The latest quarterly Mobile Workforce Report from mobile internet provider iPass reveals a seedy world of mobile business users, who not only sleep with their smartphone, but who are so desperate to get an internet connection they steal WiFi connections.

The iPass survey canvased business mobile users worldwide and found some interesting and revealing information. Nearly three quarters (71% ) of Asian mobile workers reported they sleep with their smartphones in the bedroom, followed by 58 percent of North Americans and 55 percent of Europeans.

Wake up during the night to check their smartphone

Although fewer slept with their mobiles in Europe than in Asia, the mobile usage caused more friction in mobile workers' personal lives with their partners, family and friends. The highest amount of friction was reported in Europe at 38 percent, followed by 33 percent of North Americans and 30 percent of Asian respondents. Which is somewhat surprising considering more than half (56%) of Asian mobile workers, sometimes or obsessively, wake up during the night to check their smartphone, followed by 31 percent of North Americans and 21 percent of Europeans. Additionally the first thing 38 percent of North American mobile workers do when they wake up is check email, followed by 33 percent in Asia and 29 percent in Europe.

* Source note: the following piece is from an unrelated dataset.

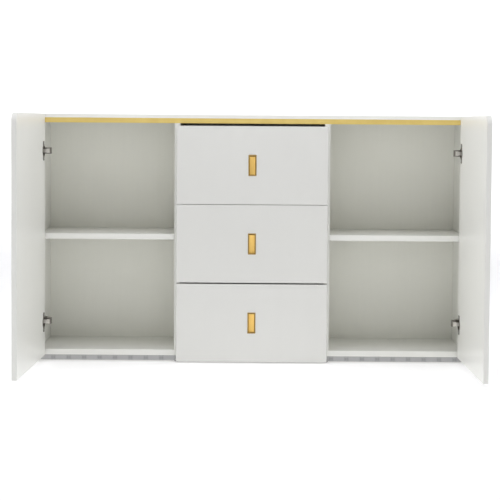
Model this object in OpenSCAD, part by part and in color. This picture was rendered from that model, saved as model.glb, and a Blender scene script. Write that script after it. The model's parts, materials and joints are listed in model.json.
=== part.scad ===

WiFI more important than water

Eighty eight percent of these "globally mobile" workers said wireless access was as important to their lives, or almost, as running water and electricity while 95 percent reported significant reductions in their job productivity without wireless access.

Of the road warriors interviewed; 29 percent had hijacked an unsecure WiFi network, while 30 percent had driven around in their car in desperation to find free WiFi. In addition the report found a 16 percent increase, since 2011, of mobile workers waking through the night due to stress.

Connectivity is like oxygen for today's mobile workers

Evan Kaplan, chief executive officer at iPass explained the report's findings, "Connectivity is like oxygen for today's mobile workers. The improved ability to work anywhere as long as they are connected appears to be driving higher productivity. This reinforces the need for IT departments to provide services that ensure high quality, safe and affordable global connectivity for their employees,"

Kaplan warned that having control over when, where and how users worked could bring significant benefits in terms of well-being, but it could also cause problems, "mobile workers themselves need to take care to manage the unique stressors that an always connected work-life brings," he said.